As the transgender movement marches on, science continues to debunk a core tenet of its belief system—that gender is fluid. Despite this, there remains a sharp partisan divide about transgender issues. But if the science is clear, what is there to fight about?
A study published in the Infant and Child Development Journal last November found gender isn’t just a social construct, but has its basis in a “biological origin.” The study doesn’t discuss transgenders. Its sole purpose was to review whether gender is a social construct. Feminist and other gender theory has posited for several decades that societal expectations largely or solely shape how males and females behave, not innate, biology-based and hardwired physical differences between the two sexes. This study found otherwise.
The authors studied children and play. Through a meta-analysis of research, reviewing 16 different studies on the topic of sex differences, which altogether included a total of 1,600 children, the authors found innate biology seems to influence boys and girls’ toy choices.
“Despite methodological variation in the choice and number of toys offered, context of testing, and age of child, the consistency in finding sex differences in children’s preferences for toys typed to their own gender indicates the strength of this phenomenon and the likelihood that has a biological origin,” the study says.
Parents of both boys and girls likely already knew this. Yet take those results a step further, and apply them to a key argument for transgenderism: sex isn’t biological, it’s just a social construct. If transgender people can defy a simple social construct, society can as well, granting their demand to let them act like they are part of the opposite sex.

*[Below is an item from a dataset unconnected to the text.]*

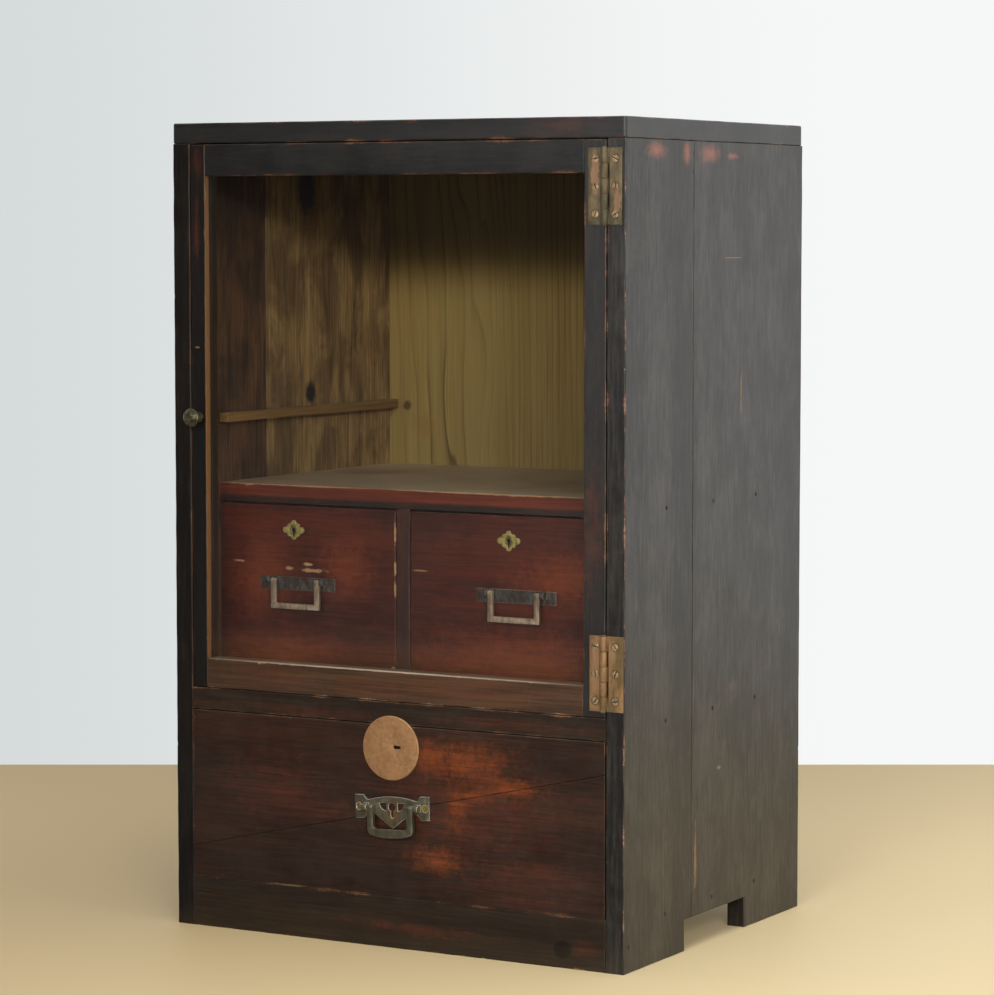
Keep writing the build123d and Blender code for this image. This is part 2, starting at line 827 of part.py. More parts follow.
for sign in (-1, 1):
    spike_start = (disc_x + sign * disc_radius * disc_spike_share, lower_face, disc_z - disc_radius / 4)
    disc = disc + rod(spike_start, (0, 1, 0), disc_spike_radius, disc_spike_length)
    spike_holes.append(rod(spike_start, (0, 1, 0), disc_spike_radius + screw_clearance, disc_spike_length))

# The pull plate's outline, about the pivot line: fishtail ends, an arched top and a pointed apron
half = lower_plate_half_width
tail = half - lower_plate_end_width
with BuildSketch() as plate_builder:
    with BuildLine():
        Polyline(
            (-lower_plate_shoulder_x, -lower_plate_shoulder_drop),
            (-lower_plate_waist_x, -lower_plate_neck_half_height),
            (-tail, -lower_plate_end_half_height),
            (-half, -lower_plate_end_half_height),
            (-half, lower_plate_end_half_height),
            (-tail, lower_plate_end_half_height),
            (-lower_plate_waist_x, lower_plate_neck_half_height),
        )
        ThreePointArc(
            (-lower_plate_waist_x, lower_plate_neck_half_height),
            (0, lower_plate_arch_rise),
            (lower_plate_waist_x, lower_plate_neck_half_height),
        )
        Polyline(
            (lower_plate_waist_x, lower_plate_neck_half_height),
            (tail, lower_plate_end_half_height),
            (half, lower_plate_end_half_height),
            (half, -lower_plate_end_half_height),
            (tail, -lower_plate_end_half_height),
            (lower_plate_waist_x, -lower_plate_neck_half_height),
            (lower_plate_shoulder_x, -lower_plate_shoulder_drop),
            (0, -lower_plate_tip_drop),
            (-lower_plate_shoulder_x, -lower_plate_shoulder_drop),
        )
    make_face()
plate_outline = plate_builder.sketch
eye = Circle(lower_eye_radius) + Pos(0, -lower_eye_slot_drop / 2) * Rectangle(
    lower_eye_slot_width, lower_eye_slot_drop
)
plate_outline = plate_outline - eye
for sign in (-1, 1):
    lobe = Pos(sign * lower_lobe_x, lower_eye_radius) * Circle(lower_lobe_radius)
    quarter = Pos(
        sign * (lower_lobe_x + lower_lobe_radius / 2), lower_eye_radius - lower_lobe_radius / 2
    ) * Rectangle(lower_lobe_radius, lower_lobe_radius)
    plate_outline = plate_outline - (lobe & quarter)

pull_place = Pos(lower_pull_x, lower_face - pull_pivot_reach, lower_floor + lower_pull_rise) * Rot(
    0, -lower_pull_tilt, 0
)
lower_plate = plate_solid(plate_outline, lower_plate_thickness)
for post in posts(lower_bail_width, lower_post_width, lower_plate_thickness, lower_front_thickness):
    lower_plate = lower_plate + post
pull_screws = []
pull_screw_holes = []
for sign, turn in ((-1, 20), (1, 75)):
    place = (sign * (half - lower_plate_end_width / 2), pull_pivot_reach - lower_plate_thickness, 0)
    pull_screws.append(pull_place * screw_shape(place, 0, turn))
    pull_screw_holes.append(pull_place * screw_shape(place, screw_clearance, None))
lower_tail_holes = tail_holes(lower_bail_width, lower_post_width, lower_front_thickness)
holes = [pull_place * hole for hole in lower_tail_holes]
lower_bail = bail(
    lower_bail_width,
    lower_bail_drop,
    lower_bail_bow,
    lower_bail_arm,
    lower_bail_bar,
    lower_bail_thickness,
    lower_bail_corner,
    lower_bail_inner_corner,
    lower_post_width,
)

# The drawer front is two tapered boards that meet on a slanting seam
face = face - lock_cuts - holes - spike_holes - pull_screw_holes - [key_cut]
seam_region = Polygon(
    (lower_left, lower_floor),
    (lower_right, lower_floor),
    (lower_right, lower_floor + seam_right_height),
    (lower_left, lower_floor + seam_left_height),
    align=None,
)
below_seam = extrude(facing(0, lower_inside, 0) * seam_region, lower_front_thickness)
save("lower_drawer_front_lower_board", face & below_seam)
save("lower_drawer_front_upper_board", face - below_seam)
save("lower_drawer_left_side", left_board)
save("lower_drawer_right_side", right_board)
save("lower_drawer_back", back)
save("lower_drawer_bottom", bottom)
save("lower_lock_disc", disc - key_cut)
save("lower_pull_plate", pull_place * lower_plate - pull_screw_holes)
save("lower_pull_screws", pull_screws)
save("lower_bail", pull_place * lower_bail)
save("lower_lock_case", lock_case - key_cut)
save("lower_lock_bolt", bolt)
save("mid_board", nailed(mid_board) - mortise)
save("shelf_board", nailed(shelf_board) - mortises)
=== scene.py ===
import json
import math

import bmesh
import bpy
import numpy as np
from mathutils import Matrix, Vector


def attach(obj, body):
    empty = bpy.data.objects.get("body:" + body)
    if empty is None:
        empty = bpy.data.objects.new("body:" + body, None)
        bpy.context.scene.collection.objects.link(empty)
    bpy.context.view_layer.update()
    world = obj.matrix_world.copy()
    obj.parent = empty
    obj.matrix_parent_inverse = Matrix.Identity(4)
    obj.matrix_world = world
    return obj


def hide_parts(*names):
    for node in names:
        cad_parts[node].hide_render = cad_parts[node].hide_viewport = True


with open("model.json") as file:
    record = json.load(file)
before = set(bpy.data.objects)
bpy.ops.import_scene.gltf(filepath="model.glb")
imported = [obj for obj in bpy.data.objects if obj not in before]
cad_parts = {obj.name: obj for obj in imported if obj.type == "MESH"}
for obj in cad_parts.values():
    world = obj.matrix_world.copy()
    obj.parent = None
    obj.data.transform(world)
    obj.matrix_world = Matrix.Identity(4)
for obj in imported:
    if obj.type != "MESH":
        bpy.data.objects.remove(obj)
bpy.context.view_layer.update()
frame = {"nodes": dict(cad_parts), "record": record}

bodyOf = {node: body for body, nodes in frame["record"]["behaviour"]["bodies"].items() for node in nodes}
mm = 0.001
bpy.context.scene.view_settings.view_transform = "Standard"


def tone(red, green, blue):
    # a colour as seen on screen, 0 to 255, turned to the light it stands for: ((c + 0.055) / 1.055) ** 2.4
    seen = [value / 255 for value in (red, green, blue)]
    return tuple(c / 12.92 if c < 0.04 else ((c + 0.055) / 1.055) ** 2.4 for c in seen) + (1.0,)


# Shader helpers: each adds one node to a tree and hands back its output

def put(tree, kind, inputs=None, **settings):
    made = tree.nodes.new(kind)
    for key, value in settings.items():
        setattr(made, key, value)
    for socket, value in (inputs or {}).items():
        if isinstance(value, bpy.types.NodeSocket):
            tree.links.new(value, made.inputs[socket])
        else:
            made.inputs[socket].default_value = value
    return made


def calc(tree, operation, a, b=0.5, c=0.5):
    return put(tree, "ShaderNodeMath", {0: a, 1: b, 2: c}, operation=operation).outputs[0]


def vect(tree, operation, a, b=(0.0, 0.0, 0.0)):
    made = put(tree, "ShaderNodeVectorMath", {0: a, "Scale" if operation == "SCALE" else 1: b}, operation=operation)
    return made.outputs["Value" if operation == "LENGTH" else 0]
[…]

Granted, this research only shows binary sex differences are innate and express themselves in consistent patterns, but it contradicts the argument transgenders and their fellow travelers use to insist it’s okay to convert one’s appearance and behavior from male to female (or vice versa) because gender is just a social construct.
Transgenders often parlay this into fighting for the ability to act publicly as a member of the opposite sex, such as using opposite-sex bathrooms and locker rooms, or for mandating that health insurance companies pay for their plastic surgeries. Transgenders must downplay biology to then claim they are justified demanding that other people accommodate their desires to destroy private places designated according to biological sex.
Transgender Wars Are Almost Exclusively Partisan
This brings us to the current public debate about transgender preferences. Last November, a Pew Research poll found a sharp partisan divide about transgender politics: “Overall, roughly half of Americans (54%) say that whether someone is a man or a woman is determined by the sex they were assigned at birth, while 44% say someone can be a man or a woman even if that is different from the sex they were assigned at birth.”
The political division contrasts much more. Eighty percent of Republicans say whether someone is a man or a woman is determined by their biological sex, while 64 percent of Democrats say someone’s gender can be different from his or her biological sex. Democrats with more education—a bachelor’s degree or higher—were more likely to believe gender could be fluid, while no educational divide existed among Republicans polled.
Even age didn’t influence views on this topic as much as political ideology. Almost all Democrats, regardless of age, clung to this belief. While Republicans thought society had gone too far in creating special preferences for transgender people, Democrats did not think society had gone far enough.
Obviously on its face this isn’t shocking, but when considered along with research that shows gender is innate and tied to biological sex, and that the desire to live as a transgender person is strongly linked to psychological dysphoria, it is actually surprising. The continued debate over transgender demands is an example of how the Left has made a fake political issue out of a real psychological one.